> DATA SEGMENT
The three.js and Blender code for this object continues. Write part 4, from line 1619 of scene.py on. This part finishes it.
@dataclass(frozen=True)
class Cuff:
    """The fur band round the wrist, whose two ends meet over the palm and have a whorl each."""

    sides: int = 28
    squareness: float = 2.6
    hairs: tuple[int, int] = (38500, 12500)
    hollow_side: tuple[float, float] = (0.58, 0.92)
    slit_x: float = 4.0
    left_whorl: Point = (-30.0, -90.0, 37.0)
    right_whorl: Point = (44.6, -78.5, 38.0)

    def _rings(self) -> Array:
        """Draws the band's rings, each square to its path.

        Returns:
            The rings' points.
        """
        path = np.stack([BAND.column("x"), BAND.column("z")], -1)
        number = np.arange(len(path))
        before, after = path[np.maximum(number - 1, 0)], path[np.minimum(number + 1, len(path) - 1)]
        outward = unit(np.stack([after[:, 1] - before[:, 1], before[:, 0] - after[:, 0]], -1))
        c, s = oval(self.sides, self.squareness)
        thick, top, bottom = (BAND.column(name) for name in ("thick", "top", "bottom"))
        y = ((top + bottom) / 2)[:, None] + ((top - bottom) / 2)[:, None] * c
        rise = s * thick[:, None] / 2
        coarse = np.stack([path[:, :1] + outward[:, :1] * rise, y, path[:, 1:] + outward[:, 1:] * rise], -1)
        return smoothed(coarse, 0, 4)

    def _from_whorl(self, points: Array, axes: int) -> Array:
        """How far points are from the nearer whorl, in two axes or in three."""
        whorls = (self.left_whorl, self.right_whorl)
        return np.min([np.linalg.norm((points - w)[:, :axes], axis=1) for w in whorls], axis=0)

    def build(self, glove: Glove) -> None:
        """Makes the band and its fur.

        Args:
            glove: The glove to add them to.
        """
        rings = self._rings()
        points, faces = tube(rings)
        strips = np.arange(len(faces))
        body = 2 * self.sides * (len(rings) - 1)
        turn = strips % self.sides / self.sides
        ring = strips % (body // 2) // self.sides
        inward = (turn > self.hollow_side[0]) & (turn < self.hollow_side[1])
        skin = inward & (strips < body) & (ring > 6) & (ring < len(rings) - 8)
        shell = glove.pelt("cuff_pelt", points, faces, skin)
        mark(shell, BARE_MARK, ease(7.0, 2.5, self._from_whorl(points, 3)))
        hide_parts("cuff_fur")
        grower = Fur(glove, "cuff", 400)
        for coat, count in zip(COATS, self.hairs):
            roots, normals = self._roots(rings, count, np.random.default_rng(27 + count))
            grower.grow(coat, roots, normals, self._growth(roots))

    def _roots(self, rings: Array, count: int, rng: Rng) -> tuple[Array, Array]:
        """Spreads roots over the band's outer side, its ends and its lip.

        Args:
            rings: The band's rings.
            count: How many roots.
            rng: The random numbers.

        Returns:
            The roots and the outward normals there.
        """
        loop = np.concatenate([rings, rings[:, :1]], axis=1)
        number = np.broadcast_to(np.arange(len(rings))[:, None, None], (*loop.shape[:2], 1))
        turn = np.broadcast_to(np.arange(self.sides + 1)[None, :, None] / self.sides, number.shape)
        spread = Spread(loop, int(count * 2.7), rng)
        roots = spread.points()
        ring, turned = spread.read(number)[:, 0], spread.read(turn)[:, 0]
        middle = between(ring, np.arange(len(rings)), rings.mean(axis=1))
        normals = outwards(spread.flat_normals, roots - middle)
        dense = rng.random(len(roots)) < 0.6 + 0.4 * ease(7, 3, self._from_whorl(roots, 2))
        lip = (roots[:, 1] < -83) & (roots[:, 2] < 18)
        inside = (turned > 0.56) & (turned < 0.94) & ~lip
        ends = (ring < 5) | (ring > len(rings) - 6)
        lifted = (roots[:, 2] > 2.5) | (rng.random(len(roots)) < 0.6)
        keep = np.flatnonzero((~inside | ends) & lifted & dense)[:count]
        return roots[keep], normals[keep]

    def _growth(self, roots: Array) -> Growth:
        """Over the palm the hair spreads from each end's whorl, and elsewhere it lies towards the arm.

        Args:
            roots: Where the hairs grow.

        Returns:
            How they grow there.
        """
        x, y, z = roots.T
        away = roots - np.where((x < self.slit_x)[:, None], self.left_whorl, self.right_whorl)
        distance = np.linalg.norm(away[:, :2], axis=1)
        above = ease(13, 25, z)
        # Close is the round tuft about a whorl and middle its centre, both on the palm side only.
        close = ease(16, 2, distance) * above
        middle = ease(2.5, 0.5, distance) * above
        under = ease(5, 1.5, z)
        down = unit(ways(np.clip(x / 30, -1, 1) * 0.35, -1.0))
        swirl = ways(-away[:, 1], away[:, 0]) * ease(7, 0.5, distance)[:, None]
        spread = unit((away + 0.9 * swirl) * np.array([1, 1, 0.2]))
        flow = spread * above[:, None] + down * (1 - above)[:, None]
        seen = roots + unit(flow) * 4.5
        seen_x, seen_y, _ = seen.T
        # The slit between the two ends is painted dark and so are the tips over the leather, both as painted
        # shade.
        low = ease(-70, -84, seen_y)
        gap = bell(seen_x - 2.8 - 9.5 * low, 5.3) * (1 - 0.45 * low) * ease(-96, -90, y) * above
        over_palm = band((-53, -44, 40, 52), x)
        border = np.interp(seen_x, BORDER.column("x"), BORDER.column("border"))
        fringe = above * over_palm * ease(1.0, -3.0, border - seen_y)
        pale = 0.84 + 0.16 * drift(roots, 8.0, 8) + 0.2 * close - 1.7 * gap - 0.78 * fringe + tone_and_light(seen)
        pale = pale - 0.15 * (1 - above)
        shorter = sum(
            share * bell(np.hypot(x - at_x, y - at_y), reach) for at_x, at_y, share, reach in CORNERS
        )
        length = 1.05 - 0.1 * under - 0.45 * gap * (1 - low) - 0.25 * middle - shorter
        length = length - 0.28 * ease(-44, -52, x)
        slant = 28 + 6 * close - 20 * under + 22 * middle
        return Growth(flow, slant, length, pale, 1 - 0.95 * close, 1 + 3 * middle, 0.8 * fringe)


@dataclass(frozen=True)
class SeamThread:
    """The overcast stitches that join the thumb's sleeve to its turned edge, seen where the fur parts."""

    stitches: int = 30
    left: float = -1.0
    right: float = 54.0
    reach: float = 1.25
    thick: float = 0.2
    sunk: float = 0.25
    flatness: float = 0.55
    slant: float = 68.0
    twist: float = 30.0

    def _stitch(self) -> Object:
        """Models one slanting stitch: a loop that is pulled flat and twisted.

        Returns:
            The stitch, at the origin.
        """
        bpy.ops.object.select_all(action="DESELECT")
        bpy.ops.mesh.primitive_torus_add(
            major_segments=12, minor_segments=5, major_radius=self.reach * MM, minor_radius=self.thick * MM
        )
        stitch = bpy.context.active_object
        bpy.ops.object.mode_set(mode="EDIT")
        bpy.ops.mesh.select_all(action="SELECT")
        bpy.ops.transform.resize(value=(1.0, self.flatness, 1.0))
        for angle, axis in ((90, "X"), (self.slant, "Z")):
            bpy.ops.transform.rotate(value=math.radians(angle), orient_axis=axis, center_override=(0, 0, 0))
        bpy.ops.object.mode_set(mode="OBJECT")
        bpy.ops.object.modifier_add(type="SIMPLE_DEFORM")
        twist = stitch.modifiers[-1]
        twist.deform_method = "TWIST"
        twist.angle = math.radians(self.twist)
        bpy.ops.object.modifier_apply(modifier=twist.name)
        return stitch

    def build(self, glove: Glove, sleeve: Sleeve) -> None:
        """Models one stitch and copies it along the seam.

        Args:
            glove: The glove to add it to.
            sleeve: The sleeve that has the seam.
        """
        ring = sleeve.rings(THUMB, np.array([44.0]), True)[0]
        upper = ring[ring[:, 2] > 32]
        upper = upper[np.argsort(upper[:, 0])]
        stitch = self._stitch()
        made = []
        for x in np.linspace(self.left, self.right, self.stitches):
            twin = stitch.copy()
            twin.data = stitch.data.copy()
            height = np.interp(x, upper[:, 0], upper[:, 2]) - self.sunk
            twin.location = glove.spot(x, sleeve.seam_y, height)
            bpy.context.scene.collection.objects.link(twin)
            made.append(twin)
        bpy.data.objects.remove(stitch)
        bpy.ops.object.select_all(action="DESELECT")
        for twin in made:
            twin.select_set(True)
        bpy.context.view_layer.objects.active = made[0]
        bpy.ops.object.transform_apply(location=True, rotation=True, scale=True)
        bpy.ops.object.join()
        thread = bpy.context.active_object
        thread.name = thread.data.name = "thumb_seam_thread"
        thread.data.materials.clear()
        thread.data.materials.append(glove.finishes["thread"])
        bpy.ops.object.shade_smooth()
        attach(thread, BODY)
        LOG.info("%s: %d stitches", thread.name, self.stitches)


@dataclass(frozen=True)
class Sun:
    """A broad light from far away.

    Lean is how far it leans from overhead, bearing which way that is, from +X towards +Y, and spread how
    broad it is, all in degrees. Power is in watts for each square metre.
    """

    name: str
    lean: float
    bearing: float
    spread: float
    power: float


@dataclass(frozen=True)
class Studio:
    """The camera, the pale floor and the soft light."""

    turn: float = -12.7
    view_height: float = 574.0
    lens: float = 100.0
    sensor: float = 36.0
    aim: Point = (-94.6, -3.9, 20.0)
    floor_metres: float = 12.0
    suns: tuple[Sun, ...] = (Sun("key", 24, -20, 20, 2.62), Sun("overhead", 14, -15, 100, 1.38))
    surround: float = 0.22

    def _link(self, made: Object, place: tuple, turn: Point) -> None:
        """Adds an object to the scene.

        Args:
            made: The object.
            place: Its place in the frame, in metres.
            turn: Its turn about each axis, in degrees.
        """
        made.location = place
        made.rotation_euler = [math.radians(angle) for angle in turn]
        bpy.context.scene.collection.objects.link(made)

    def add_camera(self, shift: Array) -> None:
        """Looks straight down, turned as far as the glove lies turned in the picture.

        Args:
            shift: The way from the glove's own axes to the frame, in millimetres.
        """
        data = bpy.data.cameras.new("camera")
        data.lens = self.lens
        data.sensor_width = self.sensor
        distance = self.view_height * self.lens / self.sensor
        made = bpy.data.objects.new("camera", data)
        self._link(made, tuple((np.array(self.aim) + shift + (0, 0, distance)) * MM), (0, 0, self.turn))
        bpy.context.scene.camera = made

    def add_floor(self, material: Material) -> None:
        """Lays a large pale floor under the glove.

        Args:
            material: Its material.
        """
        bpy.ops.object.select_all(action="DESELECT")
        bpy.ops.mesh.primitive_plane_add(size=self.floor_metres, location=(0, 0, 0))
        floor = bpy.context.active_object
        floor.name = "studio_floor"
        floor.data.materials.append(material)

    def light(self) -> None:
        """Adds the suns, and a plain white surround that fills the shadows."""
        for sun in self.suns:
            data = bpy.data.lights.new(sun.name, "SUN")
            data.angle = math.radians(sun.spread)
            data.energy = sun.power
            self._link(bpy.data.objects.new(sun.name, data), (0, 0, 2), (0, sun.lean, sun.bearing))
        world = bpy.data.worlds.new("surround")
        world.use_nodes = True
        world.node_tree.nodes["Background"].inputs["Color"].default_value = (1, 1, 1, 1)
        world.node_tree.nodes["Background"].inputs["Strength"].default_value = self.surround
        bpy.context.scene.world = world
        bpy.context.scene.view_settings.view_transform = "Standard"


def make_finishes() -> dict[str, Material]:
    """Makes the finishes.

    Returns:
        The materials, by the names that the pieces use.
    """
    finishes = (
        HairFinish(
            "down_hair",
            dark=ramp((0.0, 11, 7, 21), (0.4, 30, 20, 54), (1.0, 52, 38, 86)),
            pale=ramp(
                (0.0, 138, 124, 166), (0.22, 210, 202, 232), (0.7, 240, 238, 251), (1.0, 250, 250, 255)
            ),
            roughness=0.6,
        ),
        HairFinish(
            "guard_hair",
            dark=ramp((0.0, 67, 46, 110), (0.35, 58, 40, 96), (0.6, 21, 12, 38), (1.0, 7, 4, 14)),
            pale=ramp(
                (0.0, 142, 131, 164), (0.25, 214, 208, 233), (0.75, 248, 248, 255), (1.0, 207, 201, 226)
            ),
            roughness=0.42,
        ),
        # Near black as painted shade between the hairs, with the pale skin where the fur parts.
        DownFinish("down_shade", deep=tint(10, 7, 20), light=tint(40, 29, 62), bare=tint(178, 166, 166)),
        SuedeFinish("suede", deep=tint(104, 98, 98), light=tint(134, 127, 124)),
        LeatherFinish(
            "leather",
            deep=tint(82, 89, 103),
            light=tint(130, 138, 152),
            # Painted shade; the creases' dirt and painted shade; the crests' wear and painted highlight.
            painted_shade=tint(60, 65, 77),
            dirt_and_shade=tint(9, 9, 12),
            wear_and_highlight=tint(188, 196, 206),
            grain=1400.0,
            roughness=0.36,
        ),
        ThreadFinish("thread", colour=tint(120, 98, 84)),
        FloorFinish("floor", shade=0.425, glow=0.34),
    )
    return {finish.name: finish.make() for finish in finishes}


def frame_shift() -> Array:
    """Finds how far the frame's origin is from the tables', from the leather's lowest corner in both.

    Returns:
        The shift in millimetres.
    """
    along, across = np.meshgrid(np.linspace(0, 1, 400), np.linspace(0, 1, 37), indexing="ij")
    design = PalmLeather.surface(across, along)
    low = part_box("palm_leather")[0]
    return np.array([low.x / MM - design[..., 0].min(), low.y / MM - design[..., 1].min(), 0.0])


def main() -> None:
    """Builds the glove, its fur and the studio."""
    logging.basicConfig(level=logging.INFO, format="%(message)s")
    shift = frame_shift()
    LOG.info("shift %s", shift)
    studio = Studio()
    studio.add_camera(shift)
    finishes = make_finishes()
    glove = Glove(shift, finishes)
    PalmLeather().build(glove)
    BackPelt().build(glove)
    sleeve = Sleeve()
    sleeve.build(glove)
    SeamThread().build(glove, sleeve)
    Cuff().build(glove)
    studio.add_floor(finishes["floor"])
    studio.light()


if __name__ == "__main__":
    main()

> EXERCISE
Starting at the top of the data above, repeat every line exactly until the line containing "right_whorl: Point = (44.6, -78.5, 38.0)" has been given, then stop.

> ANSWER TO THE TASK
The three.js and Blender code for this object continues. Write part 4, from line 1619 of scene.py on. This part finishes it.
@dataclass(frozen=True)
class Cuff:
    """The fur band round the wrist, whose two ends meet over the palm and have a whorl each."""

    sides: int = 28
    squareness: float = 2.6
    hairs: tuple[int, int] = (38500, 12500)
    hollow_side: tuple[float, float] = (0.58, 0.92)
    slit_x: float = 4.0
    left_whorl: Point = (-30.0, -90.0, 37.0)
    right_whorl: Point = (44.6, -78.5, 38.0)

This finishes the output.